Cape Town – The Herrmanns don’t go home before each day’s orders are complete. What comes in must be sent out the same day.

Hard work, excellent service and great products are the building blocks of textile wholesaleer Hertex Fabrics.

The enterprise that textile engineer Peter Herrmann started with a business plan and hard work more than two decades ago has become a giant.

The business came second in the open section of the AHI and Santam Business of the Year competition. Businesses with a  turnover of more than R20m qualify for the open section.

When at the time Herrmann told his wife, Coba, that he wanted to have a showroom in every South African city, it was a big dream. Hertex’s first step was a small shop in Epping, which grew to a showroom in Cape Town.

Now, 25 years later, South Africa has no big cities left for his showrooms. Premises in London also serve as access to Europe. Herrmann exports to places like Australia and Dubai, and the first consignment recently arrived from New York. 

Locally Hertex is the industry market leader and has more than half the market share.

Herrmann says they started small and built the business up brick by brick. He saw the gap in the Cape Town market for a greater range of materials than was then available. The company grew slowly but always with its ear to the ground.

From the start Hertex was like one of the family in which Herrmann’s three daughters, Carla Herrmann-Van der Merwe, Pauline Herrmann-Keys and Katrin Herrmann-Van Dyk grew up. They are now respectively operations, human resources and sales director.

The advantage of having a family business is that there is total trust. They have no hidden agenda, says Herrmann-Van der Merwe.

While Coba Herrmann is not directly involved in the business’s management, she recently designed a fabric that is now on the shelves, to her daughters’ great excitement.

We chatted in Hertex’s head office in Durbanville. It’s much more than a mere showroom – it's a  textile, texture, design and colour experience.

It's part of the company’s policy to make a buying experience something special – something people will remember and to which they will return. Twenty-five years on the first client is still one.

Herrmann believes that a client should always have a good buying experience. This applies not only to the products and the prices, but also to the shopping environment.

The watchword for keeping customers is, he reckons, offering good service, quality products, a good buying experience and value for money. No order is too big or too small. Customers must feel that a transaction is good value and that they can trust the company, he says.

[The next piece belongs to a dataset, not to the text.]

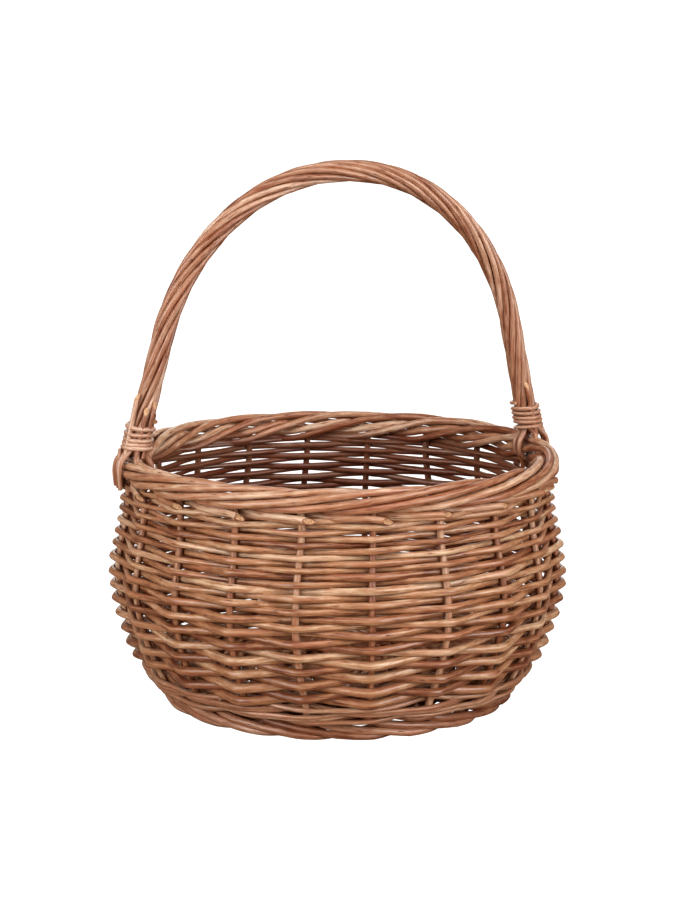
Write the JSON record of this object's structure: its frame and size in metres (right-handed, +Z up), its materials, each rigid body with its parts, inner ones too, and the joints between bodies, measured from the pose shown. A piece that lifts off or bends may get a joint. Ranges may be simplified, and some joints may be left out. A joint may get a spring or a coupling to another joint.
{
  "type": "egg collection basket",
  "caption": "Round bellied willow basket with a rolled rod border, a raised foot ring and a fixed roped bow handle, for gathering and carrying eggs.",
  "frame": {"origin": "on the ground, under the middle of the foot ring", "axes": "+Z up; the bow handle stands in the XZ plane, with its feet at -X and +X"},
  "size_m": [0.3052, 0.3052, 0.3605],
  "materials": {
    "base_stick": "satin bare willow",
    "base_weaver": "satin bare willow",
    "stake": "satin bare willow",
    "wale": "satin bare willow",
    "weaver": "satin bare willow",
    "foot": "satin bare willow",
    "handle_core": "satin bare willow",
    "handle_strand": "satin bare willow",
    "handle_lashing": "satin bare willow"
  },
  "bodies": {
    "root": {"base_stick_1": "base_stick", "base_stick_2": "base_stick", "base_stick_3": "base_stick", "base_stick_4": "base_stick", "base_stick_5": "base_stick", "base_weaver_1": "base_weaver", "base_weaver_2": "base_weaver", "stake_01": "stake", "stake_02": "stake", "stake_03": "stake", "stake_04": "stake", "stake_05": "stake", "stake_06": "stake", "stake_07": "stake", "stake_08": "stake", "stake_09": "stake", "stake_10": "stake", "stake_11": "stake", "stake_12": "stake", "stake_13": "stake", "stake_14": "stake", "stake_15": "stake", "stake_16": "stake", "stake_17": "stake", "stake_18": "stake", "stake_19": "stake", "stake_20": "stake", "wale_rod_1": "wale", "wale_rod_2": "wale", "wale_rod_3": "wale", "weaver_a1": "weaver", "weaver_a2": "weaver", "weaver_a3": "weaver", "weaver_a4": "weaver", "weaver_a5": "weaver", "weaver_a6": "weaver", "weaver_a7": "weaver", "weaver_b1": "weaver", "weaver_b2": "weaver", "weaver_b3": "weaver", "weaver_b4": "weaver", "weaver_b5": "weaver", "weaver_b6": "weaver", "weaver_b7": "weaver", "foot_ring": "foot", "handle_core": "handle_core", "handle_strand_1": "handle_strand", "handle_strand_2": "handle_strand", "handle_strand_3": "handle_strand", "handle_strand_4": "handle_strand", "handle_strand_5": "handle_strand", "handle_strand_6": "handle_strand", "handle_strand_7": "handle_strand", "handle_strand_8": "handle_strand", "handle_lashing_left": "handle_lashing", "handle_lashing_right": "handle_lashing"}
  },
  "joints": []
}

One of Hertex’s strong points is a keen sense of quality and fashion. To keep up with global trends it has a specialist buyer who attends all the international textile exhibitions to bring the latest fashions to the shelves for South African customers. Sometimes Hertex is too ahead of the market, says Herrmann-Van Dyk.

According to the daughters, it’s characteristic of their father that he always sees the bigger picture. If they get caught up in immediate operational issues, he always tells them to stand back and plan for the longer term. 

And he’s not afraid of taking chances.

No-one is just behind them any longer, he says. They are too far ahead. 

This confidence in the business comes, says Herrmann-Van der Merwe, from hard work. They never turn business away. Nor do they watch what their competitors are doing. They do what’s best for the business and their customers.

With 25 years’ business experience behind them Herrmann reckons that good cash flow and good staffing are key to any business’s success. 

He wanted to hand the business over to his daughters free of any debt - and has managed that.

It's important to keep your ear to the ground. Hertex is already on Twitter and Facebook.

Future plans are to expand wider into Africa – the Mozambican and Angolan markets, for instance, are beckoning to have their hotels and luxurious properties beautified.

The other objective is total market dominance. The Herrmanns don’t believe that goals are finite – there is always opportunity for more development and growth.